I didn’t connect the dots to my role in the growth of our Jewish community until the day we officially broke ground on our congregation’s first permanent home. The night before, I’d learned I was pregnant with our second child, and I was totally in awe of the experience of becoming a mother again, and of the thought of raising my children in this beautiful environment with a rich spiritual life.
I find that I’m most excited about the pedestrian moments, the ones that happen every week when we attend services, when my son insists on sitting in the first row so he can see exactly what our guitar-playing rabbi is doing at any moment. I see that building — the dream our congregation barely dared to harbor five years ago, now in the early stages of construction — as an expression of those moments, and of the strength of the community that shares them.
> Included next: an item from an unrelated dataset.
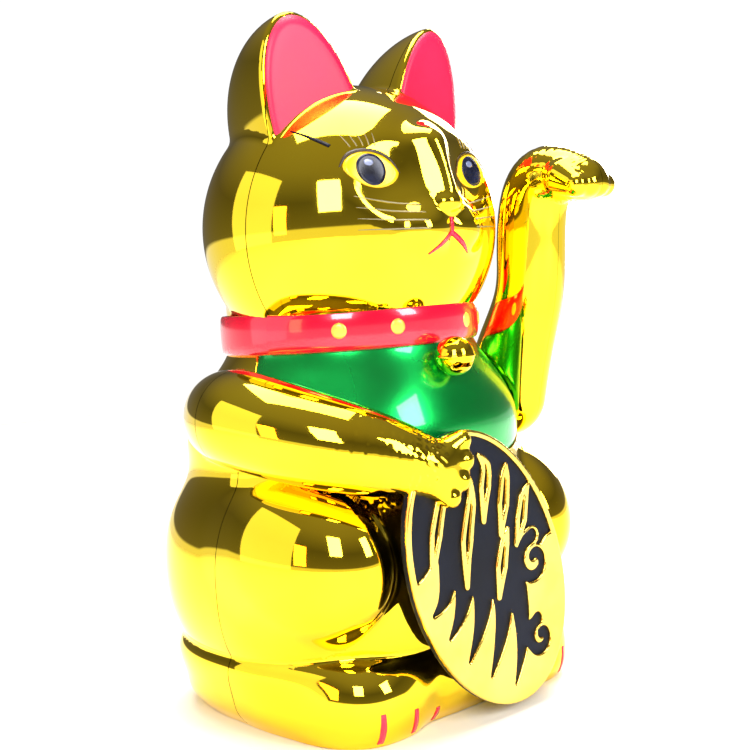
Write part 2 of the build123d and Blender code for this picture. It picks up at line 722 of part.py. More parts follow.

The children seem to sense that we’re doing this for them. The big kids look out for the little ones, and they claim each other. They clamor to religious school on Monday afternoons, and get excited about celebrating the holidays together. My son doesn’t know that I spend time every month at board meetings helping to decide what the future of the community will look like (as well as the logistics of how much longer we’ll need to lease space, or what events we’re going to hold to welcome new members). He, blissfully, takes for granted that being Jewish is an important part of his life, just like grandparents and chocolate ice cream. Five years ago, we couldn’t take for granted that there would be a service every Sabbath. That day, sitting with my family, my son on my lap, his father next to us, and a joyful secret between us, I knew that the life I’d come here to find was real, and made of my willingness to recognize it.